WRITTEN PROBLEM: Write out, word for word, the first line of the data below and every line after it through the one containing "const MARGIN = 15;".

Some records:
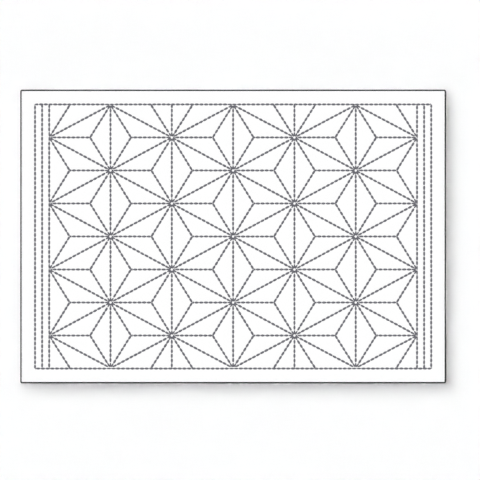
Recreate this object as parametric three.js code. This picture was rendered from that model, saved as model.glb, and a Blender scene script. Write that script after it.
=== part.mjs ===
// A white sashiko placemat: two layers of cotton turned in at the edge, quilted together by running stitches
// that draw a hemp-leaf pattern of stars inside a stitched frame.
// Millimetres, +Z up. The origin is on the underside, at the centre of the cloth, which lies flat on z = 0.
// The pattern is a grid of star points with a small triangle, called a leaf face here, between stitched lines.
// Each face of cloth stands up a little between the lines, and the cloth sinks along every stitched line.
import * as THREE from 'three';
import { mergeVertices } from 'three/addons/utils/BufferGeometryUtils.js';

// The pattern
const STAR_COLUMN = 65; // from one column of stars to the next
const STAR_ROW = 70; // from star to star in one column
const COLUMN_GAPS = 6;
const ROWS = 4;
const SIDE_LINES = 3; // upright stitched lines at each side, the innermost through the last column of stars
const SIDE_LINE_GAP = 7.5;
const MARGIN = 15; // plain cloth outside the stitched frame

// The cloth
const FACE_HEIGHT = 1.6; // two layers and the air between them
const STITCH_SINK = 0.5; // how far a stitched line draws the cloth down
const SLOPE_WIDTH = 2.6; // from a frame line to the full height beside it
const CORNER_RADIUS = 2.4;
const CORNER_STEPS = 6;
const MERGE_DISTANCE = 1e-4;

// How a leaf face rises from its stitched outline (share 1) to its middle (share 0).
const FACE_RINGS = [
  { share: 1.0, rise: 0.0 },
  { share: 0.76, rise: 0.6 },
  { share: 0.42, rise: 0.93 },
];

// The rolled edge, from the plain margin over its bead and down to the flat underside.
const HEM_PROFILE = [
  { inset: 2.0, height: 1.6 },
  { inset: 1.35, height: 1.68 },
  { inset: 0.8, height: 1.86 },
  { inset: 0.3, height: 1.7 },
  { inset: 0.0, height: 1.2 },
  { inset: 0.0, height: 0.6 },
  { inset: 0.35, height: 0.12 },
  { inset: 0.8, height: 0.0 },
];

// Worked out from the sizes above
const LINE_HEIGHT = FACE_HEIGHT - STITCH_SINK;
const HALF_ROW = STAR_ROW / 2;
const TIP_REACH = STAR_COLUMN / 3; // a leaf's tip is this far from the column of stars beside it
const FIELD_X = (COLUMN_GAPS * STAR_COLUMN) / 2;
const FRAME_X = FIELD_X + (SIDE_LINES - 1) * SIDE_LINE_GAP;
const FRAME_Y = (ROWS * STAR_ROW) / 2;
const CLOTH_X = FRAME_X + MARGIN;
const CLOTH_Y = FRAME_Y + MARGIN;
const HALF_ROWS = 2 * ROWS;

const corners = []; // three numbers for each corner of each triangle

function addTriangle(a, b, c) {
  corners.push(...a, ...b, ...c);
}

// The surface between two rings of the same number of points, both counter-clockwise from above.
function addBand(outer, inner) {
  outer.forEach((point, i) => {
    const next = (i + 1) % outer.length;
    addTriangle(point, outer[next], inner[next]);
    addTriangle(point, inner[next], inner[i]);
  });
}

// A flat stretch of cloth inside one ring and outside another, facing up or down.
function addFlat(ring, hole, height, faceUp) {
  const flat = (points) => points.map(([x, y]) => new THREE.Vector2(x, y));
  const holes = hole.length ? [flat(hole)] : [];
  const points = [...ring, ...hole].map(([x, y]) => [x, y, height]);
  for (const [i, j, k] of THREE.ShapeUtils.triangulateShape(flat(ring), holes)) {
    const upwards = THREE.ShapeUtils.area(flat([points[i], points[j], points[k]])) > 0;
    if (upwards === faceUp) addTriangle(points[i], points[j], points[k]);
    else addTriangle(points[i], points[k], points[j]);
  }
}

// The row lines of the pattern, numbered from 0 at the bottom, and whether a column has a star on one.
const rowY = (row) => -FRAME_Y + row * HALF_ROW;
const columnX = (column) => -FIELD_X + column * STAR_COLUMN;
const hasStar = (column, row) => (column + row) % 2 === 1;

// The three stitched sides of a leaf face as a counter-clockwise triangle.
function leafFace(a, b, c) {
  const turn = (b[0] - a[0]) * (c[1] - a[1]) - (c[0] - a[0]) * (b[1] - a[1]);
  return turn > 0 ? [a, b, c] : [a, c, b];
}

// The leaves that lie along the slanting lines: two in each cell between two columns and two row lines.
function slantingFaces() {
  const faces = [];
  for (let column = 0; column < COLUMN_GAPS; column++) {
    for (let row = 0; row < HALF_ROWS; row++) {
      const rises = hasStar(column, row);
      const [left, right] = [columnX(column), columnX(column + 1)];
      const [leftY, rightY] = rises ? [rowY(row), rowY(row + 1)] : [rowY(row + 1), rowY(row)];
      const leftStar = [left, leftY];
      const rightStar = [right, rightY];
      faces.push(leafFace(leftStar, rightStar, [right - TIP_REACH, leftY]));
      faces.push(leafFace(leftStar, rightStar, [left + TIP_REACH, rightY]));
    }
  }
  return faces;
}

// The leaves on both sides of each upright line, cut in half where the frame crosses them.
function uprightFaces() {
  const faces = [];
  for (let column = 0; column <= COLUMN_GAPS; column++) {
    const x = columnX(column);
    const sides = [-1, 1].filter((side) => Math.abs(x + side * TIP_REACH) < FIELD_X);
    for (let row = 0; row <= HALF_ROWS; row++) {
      if (hasStar(column, row)) continue;
      const below = [x, Math.max(rowY(row - 1), -FRAME_Y)];
      const above = [x, Math.min(rowY(row + 1), FRAME_Y)];
      for (const side of sides) faces.push(leafFace(below, above, [x + side * TIP_REACH, rowY(row)]));
    }
  }
  return faces;
}

// One face of cloth, rising in rings from its stitched outline to the centre of its inscribed circle.
function addFace(face) {
  const side = face.map((_, i) => {
    const [p, q] = [face[(i + 1) % 3], face[(i + 2) % 3]];
    return Math.hypot(p[0] - q[0], p[1] - q[1]);
  });
  const around = side[0] + side[1] + side[2];
  const middle = [0, 1].map((axis) => face.reduce((sum, p, i) => sum + p[axis] * side[i], 0) / around);
  const rings = FACE_RINGS.map(({ share, rise }) =>
    face.map(([x, y]) => [
      middle[0] + (x - middle[0]) * share,
      middle[1] + (y - middle[1]) * share,
      LINE_HEIGHT + rise * STITCH_SINK,
    ])
  );
  for (let k = 1; k < rings.length; k++) addBand(rings[k - 1], rings[k]);
  const last = rings[rings.length - 1];
  last.forEach((point, i) => addTriangle(point, last[(i + 1) % 3], [...middle, FACE_HEIGHT]));
}

// Where the side lines have a corner: at the frame and at each star of the outermost columns.
function sideStops() {
  const stars = [];
  for (let row = 0; row <= HALF_ROWS; row++) if (hasStar(0, row)) stars.push(rowY(row));
  return [-FRAME_Y, ...stars, FRAME_Y];
}

// The rib of cloth between two neighbouring side lines, with its inner points drawn in from the lines.
function addRib(left, right) {
  const stops = sideStops();
  const draw = (right - left) / 3;
  const last = stops.length - 1;
  const innerY = (i) => stops[i] + (i === 0 ? draw : 0) - (i === last ? draw : 0);
  const order = stops.map((_, i) => i);
  const back = [...order].reverse();
  const outer = [
    ...order.map((i) => [right, stops[i], LINE_HEIGHT]),
    ...back.map((i) => [left, stops[i], LINE_HEIGHT]),
  ];
  const inner = [
    ...order.map((i) => [right - draw, innerY(i), FACE_HEIGHT]),
    ...back.map((i) => [left + draw, innerY(i), FACE_HEIGHT]),
  ];
  addBand(outer, inner);
  addFlat(inner, [], FACE_HEIGHT, true);
}

// Every corner on the stitched frame, counter-clockwise from its lower left.
function frameRing() {
  const across = [];
  for (let line = 0; line < SIDE_LINES; line++) across.push(-FRAME_X + line * SIDE_LINE_GAP);
  for (let column = 0; column <= COLUMN_GAPS; column++) {
    const x = columnX(column);
    const points = hasStar(column, 0) ? [x] : [x - TIP_REACH, x, x + TIP_REACH];
    across.push(...points.filter((p) => Math.abs(p) < FIELD_X - MERGE_DISTANCE));
  }
  for (let line = SIDE_LINES - 1; line >= 0; line--) across.push(FRAME_X - line * SIDE_LINE_GAP);
  const up = sideStops().slice(1, -1);
  return [
    ...across.map((x) => [x, -FRAME_Y]),
    ...up.map((y) => [FRAME_X, y]),
    ...across.map((x) => [-x, FRAME_Y]),
    ...up.map((y) => [-FRAME_X, -y]),
  ];
}

// The cloth's outline, drawn in by an inset, with its corners as arcs.
function clothRing(inset, height) {
  const radius = Math.max(CORNER_RADIUS - inset, CORNER_RADIUS / 4);
  const [x, y] = [CLOTH_X - inset - radius, CLOTH_Y - inset - radius];
  const ring = [];
  [[x, -y], [x, y], [-x, y], [-x, -y]].forEach(([cx, cy], quarter) => {
    for (let step = 0; step <= CORNER_STEPS; step++) {
      const angle = (Math.PI / 2) * (quarter - 1 + step / CORNER_STEPS);
      ring.push([cx + radius * Math.cos(angle), cy + radius * Math.sin(angle), height]);
    }
  });
  return ring;
}

// The plain margin rises from the frame line and runs out flat to the rolled edge.
function addMargin() {
  const frame = frameRing();
  const outwards = (value, limit) => {
    if (Math.abs(value) > limit - MERGE_DISTANCE) return value + Math.sign(value) * SLOPE_WIDTH;
    return value;
  };
  const risen = frame.map(([x, y]) => [outwards(x, FRAME_X), outwards(y, FRAME_Y), FACE_HEIGHT]);
  addBand(risen, frame.map(([x, y]) => [x, y, LINE_HEIGHT]));
  addFlat(clothRing(HEM_PROFILE[0].inset, FACE_HEIGHT), risen, FACE_HEIGHT, true);
}

function addHemAndUnderside() {
  const rings = HEM_PROFILE.map(({ inset, height }) => clothRing(inset, height));
  for (let k = 1; k < rings.length; k++) addBand(rings[k], rings[k - 1]);
  addFlat(rings[rings.length - 1], [], 0, false);
}

function clothGeometry() {
  slantingFaces().forEach(addFace);
  uprightFaces().forEach(addFace);
  for (let line = 1; line < SIDE_LINES; line++) {
    const outer = FRAME_X - (line - 1) * SIDE_LINE_GAP;
    addRib(outer - SIDE_LINE_GAP, outer);
    addRib(-outer, -outer + SIDE_LINE_GAP);
  }
  addMargin();
  addHemAndUnderside();
  const geometry = new THREE.BufferGeometry();
  geometry.setAttribute('position', new THREE.Float32BufferAttribute(corners, 3));
  const merged = mergeVertices(geometry, MERGE_DISTANCE);
  merged.computeVertexNormals();
  return merged;
}

const cotton = new THREE.MeshStandardMaterial({ name: 'cotton', color: 0xfbfbf9, roughness: 0.92, metalness: 0 });

const cloth = new THREE.Mesh(clothGeometry(), cotton);
cloth.name = 'cloth';

const placemat = new THREE.Group();
placemat.add(cloth);

export default placemat;
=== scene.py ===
"""A white cotton placemat quilted with slate grey running stitches in the hemp-leaf pattern.

The cloth lies flat on the floor. Sizes are in millimetres until a mesh is made, with +Z up and the origin
on the underside at the centre of the cloth. Every surface is worked out as whole arrays.
"""

import math

import bpy
import numpy as np
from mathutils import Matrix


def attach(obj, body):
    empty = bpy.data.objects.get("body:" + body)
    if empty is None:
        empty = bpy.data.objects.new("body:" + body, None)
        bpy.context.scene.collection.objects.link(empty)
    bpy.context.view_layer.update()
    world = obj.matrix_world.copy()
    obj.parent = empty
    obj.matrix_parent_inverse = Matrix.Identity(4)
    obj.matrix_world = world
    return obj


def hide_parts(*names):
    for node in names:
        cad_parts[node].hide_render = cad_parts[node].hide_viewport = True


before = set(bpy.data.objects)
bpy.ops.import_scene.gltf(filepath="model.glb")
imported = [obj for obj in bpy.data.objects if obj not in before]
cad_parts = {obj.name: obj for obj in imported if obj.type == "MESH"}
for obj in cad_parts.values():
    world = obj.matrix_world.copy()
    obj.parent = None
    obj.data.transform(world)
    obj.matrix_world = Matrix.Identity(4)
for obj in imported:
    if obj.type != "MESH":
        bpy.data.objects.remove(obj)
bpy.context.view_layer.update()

MM = 0.001

# The pattern, as in the solid
STAR_COLUMN = 65.0
STAR_ROW = 70.0
COLUMN_GAPS = 6
ROWS = 4
HALF_ROW = STAR_ROW / 2
HALF_ROWS = 2 * ROWS
TIP_REACH = STAR_COLUMN / 3
SIDE_LINE_GAP = 7.5
MARGIN = 15.0
FIELD_X = COLUMN_GAPS * STAR_COLUMN / 2
FRAME_X = FIELD_X + 2 * SIDE_LINE_GAP
FRAME_Y = ROWS * STAR_ROW / 2
CLOTH_X = FRAME_X + MARGIN
CLOTH_Y = FRAME_Y + MARGIN
NEAR = 0.1  # a point this close to a line of the pattern is on it

# The running stitch
PITCH = 5.0  # from one stitch to the next on its line
STITCH = 4.96  # length of a whole stitch
SHORTEST = 0.7  # anything shorter isn't stitched
THREAD_WIDTH = 2.24  # of a stitch along the weave
BIAS_WIDTH = 2.33  # of a slanting stitch, which spreads more
THREAD_RISE = 0.62  # height of a stitch as it lies
THREAD_TURN = 5.0  # length in which the thread twists once round
LOBE = 0.06  # how far the two lobes of its section stand out, as a share of its radius
CROWN = 0.20  # how far a stitch's middle line lies above the stitched line
LEAST_CROWN = 0.45  # share of that height that a short stitch has at least
DIVE = 0.24  # how far its ends go down into the cloth
# How much higher a slanting line, a leaf tip and a level line lie than an upright one
SLANTING_LIFT = 0.03
LEAF_TIP_LIFT = 0.06
LEVEL_LIFT = 0.02
SIDES = 6  # corners of every thread's section
ROUND = 2 * math.pi * np.arange(SIDES) / SIDES  # the angles of those corners
# Where its sections are, from -1 at one end to 1 at the other
FRONT_RINGS = np.array([-1.0, -0.94, -0.72, -0.38, 0.0, 0.38, 0.72, 0.94, 1.0])

# How unevenly a stitch is sewn: its ends, how far aside and how slanting it lies, and its height
END_SPREAD = 0.06
SIDE_SPREAD = 0.05
SLANT_SPREAD = 0.03
HEIGHT_SPREAD = 0.02
# The least and most of its full width, and of its full thickness
WIDTH_SHARES = (0.96, 1.05)
RISE_SHARES = (0.94, 1.06)

# Round the middle of a star
STAR_HOLE = 1.2  # radius left open
STAR_STITCH_END = 5.7  # where a stitch that comes out of the open middle ends
STAR_SHORTEST = 1.6  # anything shorter isn't stitched there
STAR_ROOM = 6.5  # distance from which a stitch has its full width
STAR_NARROW = 0.78  # share of the width that it keeps at least
FAR = 1e6  # where a run without stars is said to have one

# Along the top and bottom the needle kept clear of the frame: the half stars there are this far inside it,
# and the leaf tips on it reach this much further
HALF_STAR_INSET = 0.5
TIP_SPREAD = 0.65

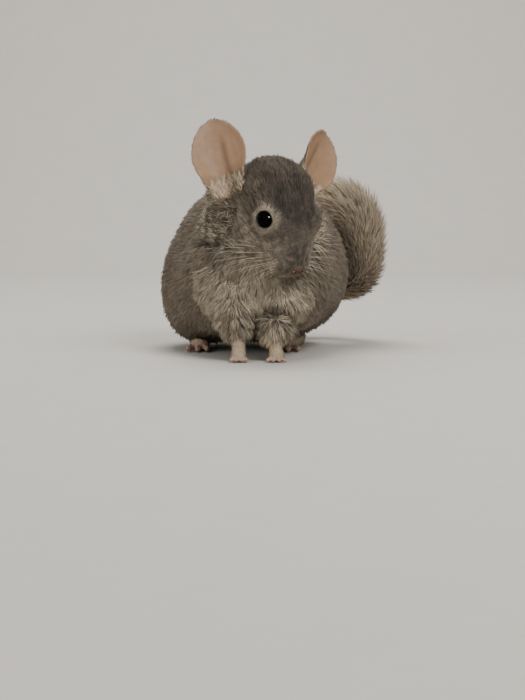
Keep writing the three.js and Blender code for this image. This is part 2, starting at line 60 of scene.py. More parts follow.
# The head's place and turn, and the tail's route, in millimetres before the model was centred
HEAD_AT = np.array([9.3, 15.0, 104.0])
HEAD_YAW = math.radians(35)
HEAD_PITCH = math.radians(39)
EYE_LOCAL = np.array([24.6, 17.4, 1.2])
NOSE_LOCAL = np.array([51.5, 0.0, -20.0])
TAIL_ROUTE = [
    (4, 142, 42), (30, 156, 38), (57, 148, 38), (71, 131, 47), (72, 118, 68), (65, 110, 88), (43, 104, 100),
]
TAIL_WIDTH = [9, 11.5, 13.5, 15.5, 18, 20, 16]
FORELEGS = {
    "left": dict(
        shoulder=(22, 26, 46), elbow=(15, 13, 31), wrist=(10, 4, 13.4), paw=(12, -1, 4.6),
        spread=17, creases=(33.0, 24.8),
    ),
    "right": dict(
        shoulder=(-24, 26, 48), elbow=(-16, 13, 34), wrist=(-12.6, 4, 16), paw=(-11.6, -1, 4.8),
        spread=9, creases=(31.5, 24.0),
    ),
}
HINDFEET = {
    "left": dict(heel=(27, 104, 6), ball=(20, 65, 5)),
    "right": dict(heel=(-41, 104, 6), ball=(-39, 64, 5)),
}
# Each ear's root, forward, left and up of the head, and the ways it points and faces in the frame
EARS = {
    "left": dict(root=(-9, 26, 2), tilt=(0.5, 0.5, 0.71), facing=(0.82, -0.54, 0.18), crease=-4.5),
    "right": dict(root=(-8, -28, -1), tilt=(-0.32, 0.12, 0.94), facing=(-0.14, -0.98, 0.1), crease=5.0),
}
EAR_LENGTH = 45.5
# Toes spring from a knuckle line ahead of the palm or the ball of the foot
FORETOES = dict(apart=2.5, long=6.2, ahead=(-2.4, -2.3))
HINDTOES = dict(apart=4.6, long=15.0, ahead=(-1.0, -2.4))
# The dense middle under the long hair: radii down a foreleg, and a share of the tail's width
FORELEG_CORE = [17, 15, 13, 11.6, 9.2, 6.2]
TAIL_CORE = 0.45
# Each skin's mesh step, and how far a lid and the nose reach from their centres
STEPS = dict(body=0.9, forepaw=0.36, hindfoot=0.55, ear=0.45, lid=0.33, nose=0.2)
LID_RADIUS = 7.4
NOSE_RADIUS = 4.4
WHISKER_RADIUS = 0.14
CLAW_RADIUS = 0.5
WHISKER_ROWS = 4
WHISKER_COLUMNS = 5
# Clearance over the floor, and how deep a tuft's root sits in the skin
FLOOR_GAP = 0.25
ROOT_DEPTH = 0.25
# Rings of the tail's core, places along the tail where its hair changes, and tufts in one lock
TAIL_RINGS = 48
TAIL_STEPS = 120
LOCK_SIZE = 14
CAMERA_AT = np.array([3.4, -890.0, 104.0])
CAMERA_PITCH = math.radians(6.2)
CAMERA_PIXELS = 1425
PICTURE_TALL = 700
SENSOR = 36.0

LEVEL = math.cos(HEAD_PITCH)
FORWARD = np.array([math.sin(HEAD_YAW) * LEVEL, -math.cos(HEAD_YAW) * LEVEL, -math.sin(HEAD_PITCH)])
LEFTWARD = np.array([math.cos(HEAD_YAW), math.sin(HEAD_YAW), 0.0])
UPWARD = np.cross(FORWARD, LEFTWARD)


def from_head(forward, left, up):
    return HEAD_AT + forward * FORWARD + left * LEFTWARD + up * UPWARD


def box_middle(node):
    low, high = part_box(node)
    return (np.array(low) + np.array(high)) / 2


EYE_RIGHT = from_head(EYE_LOCAL[0], -EYE_LOCAL[1], EYE_LOCAL[2])
EYE_LEFT = from_head(*EYE_LOCAL)
EYES = ((1, EYE_LEFT), (-1, EYE_RIGHT))
SHIFT = box_middle("eye_right") / MM - EYE_RIGHT


def placed(point):
    """A place in millimetres before centring, in metres in the frame."""
    return (np.asarray(point, float) + SHIFT) * MM


def unplaced(points):
    return np.asarray(points, float) / MM - SHIFT


# How each part of the coat grows: how deep under the solid its skin lies, its tufts' length and width
# in millimetres, their lift and stray turn in degrees, how many stand on a square millimetre, how far
# they gather in locks, how much their shades differ, how far they wave and how many rings they have
COATS = {
    "head": dict(
        depth=2.1, length=6.6, width=0.8, lift=27, stray=14, density=2.5, clump=0.35, contrast=0.9,
        wave=0.1, rings=2,
    ),
    "neck": dict(
        depth=4.0, length=6.8, width=1.05, lift=36, stray=34, density=1.8, clump=0.8, contrast=1.7,
        wave=1.0, rings=3,
    ),
    "torso": dict(
        depth=3.8, length=7.8, width=1.4, lift=28, stray=11, density=0.88, clump=0.2, contrast=0.5,
        wave=0.12, rings=3,
    ),
    "hindleg": dict(
        depth=3.4, length=7.4, width=1.4, lift=27, stray=11, density=0.9, clump=0.2, contrast=0.5,
        wave=0.12, rings=3,
    ),
    "foreleg": dict(
        depth=1.4, length=8.8, width=0.9, lift=27, stray=10, density=2.2, clump=0.72, contrast=1.5,
        wave=0.15, rings=3,
    ),
    "forepaw": dict(
        depth=0.3, length=1.5, width=0.36, lift=18, stray=12, density=4.2, clump=0.0, contrast=0.4,
        wave=0.0, rings=2,
    ),
    "hindfoot": dict(
        depth=0.3, length=1.9, width=0.5, lift=18, stray=12, density=1.4, clump=0.0, contrast=0.4,
        wave=0.0, rings=2,
    ),
    "tail": dict(
        depth=0.2, length=19.0, width=1.35, lift=42, stray=8, density=2.0, clump=0.18, contrast=0.6,
        wave=0.1, rings=3,
    ),
}
EAR_COAT = dict(
    length=1.7, width=0.34, lift=18, stray=16, density=2.6, clump=0.0, contrast=0.5, wave=0.1, rings=2,
)
ZONES = list(COATS)
SIDES = ("left", "right")
LIMBS = ("hindleg", "foreleg", "hindfoot", "forepaw")
FLESH = [
    "torso", "neck", "head", *(f"{limb}_{side}" for limb in LIMBS for side in SIDES),
    "tail_base", "tail_middle", "tail_tip",
]


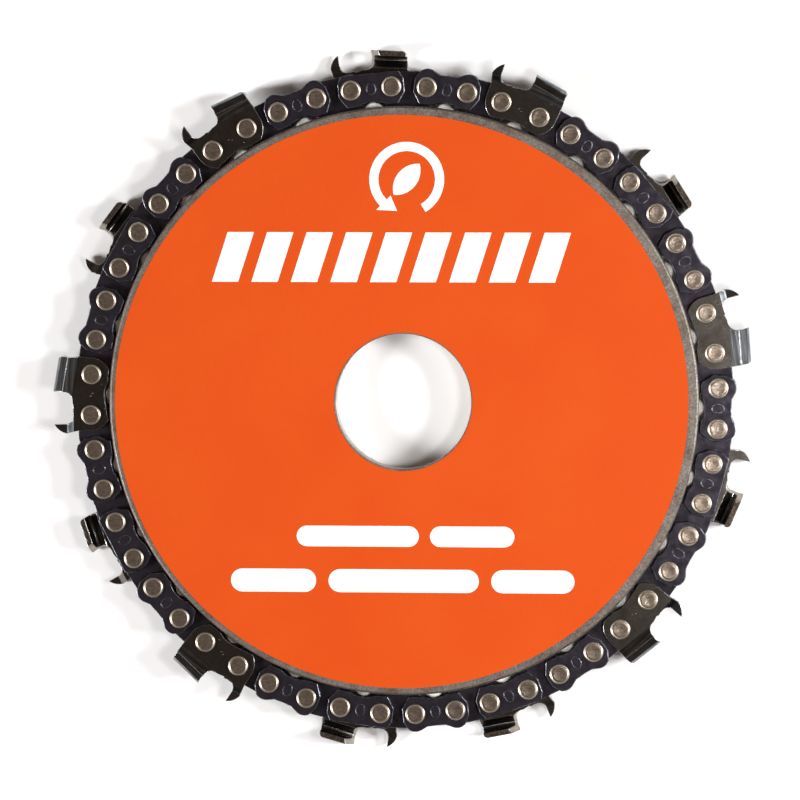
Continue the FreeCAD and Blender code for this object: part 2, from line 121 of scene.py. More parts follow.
# Punch marks on a cutter's side plate: x, y and radius.
PUNCH_DOTS = ((-0.23 * MM, 51.23 * MM, 0.16 * MM), (0.22 * MM, 50.95 * MM, 0.15 * MM),
              (1.66 * MM, 49.5 * MM, 0.13 * MM))

# The oval stamp on a strap: half width and half length of its outer and inner outline.
OVAL_OUTLINES = ((0.80 * MM, 1.08 * MM), (0.63 * MM, 0.91 * MM))

# Places of the materials on a cutter. A strap or link has its worn edges in the same place.
PLAIN_FACE, WORN_EDGE, FILED_FACE, SHEARED_FACE, SHOULDER_FACE, HORN_FACE = range(6)

# How far the edges of each kind of piece are rounded.
PLATE_ROUNDING = 0.06 * MM
TOOTH_ROUNDING = 0.4 * MM
SCREW_ROUNDING = 0.08 * MM
STRAP_ROUNDING = 0.13 * MM
LINK_ROUNDING = 0.1 * MM
CUTTER_ROUNDING = 0.07 * MM

# Small pieces are shaded smooth, except over edges sharper than this many degrees.
SMOOTH_UNDER = 50

# White shapes on the label, in millimetres. A bar is (left, right).
EMBLEM_CENTRE = (0.6, 36.2)
BAND_BARS = 9
BAND_LEFT = -31.2
BAND_STEP = 6.45
BAND_BAR_WIDTH = 4.3
BAND_LOW = 19.5
BAND_HIGH = 27.6
BAND_LEAN = 2.6
UPPER_ROW = ((-17.4, 2.6), (4.4, 18.2))
UPPER_ROW_LOW = -23.7
UPPER_ROW_HIGH = -20.3
LOWER_ROW = ((-28.2, -14.2), (-12.2, 12.4), (14.4, 28.0))
LOWER_ROW_LOW = -31.2
LOWER_ROW_HIGH = -27.4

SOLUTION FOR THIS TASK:
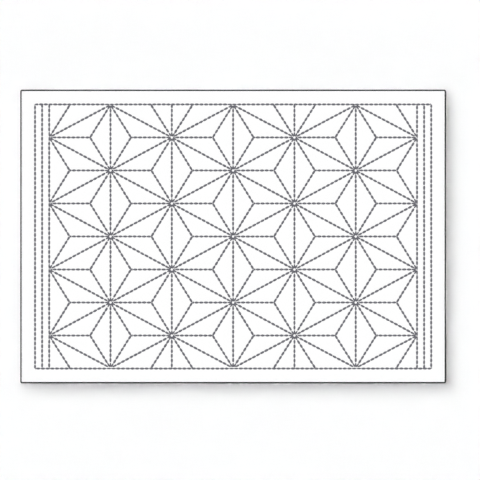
Recreate this object as parametric three.js code. This picture was rendered from that model, saved as model.glb, and a Blender scene script. Write that script after it.
=== part.mjs ===
// A white sashiko placemat: two layers of cotton turned in at the edge, quilted together by running stitches
// that draw a hemp-leaf pattern of stars inside a stitched frame.
// Millimetres, +Z up. The origin is on the underside, at the centre of the cloth, which lies flat on z = 0.
// The pattern is a grid of star points with a small triangle, called a leaf face here, between stitched lines.
// Each face of cloth stands up a little between the lines, and the cloth sinks along every stitched line.
import * as THREE from 'three';
import { mergeVertices } from 'three/addons/utils/BufferGeometryUtils.js';

// The pattern
const STAR_COLUMN = 65; // from one column of stars to the next
const STAR_ROW = 70; // from star to star in one column
const COLUMN_GAPS = 6;
const ROWS = 4;
const SIDE_LINES = 3; // upright stitched lines at each side, the innermost through the last column of stars
const SIDE_LINE_GAP = 7.5;
const MARGIN = 15; // plain cloth outside the stitched frame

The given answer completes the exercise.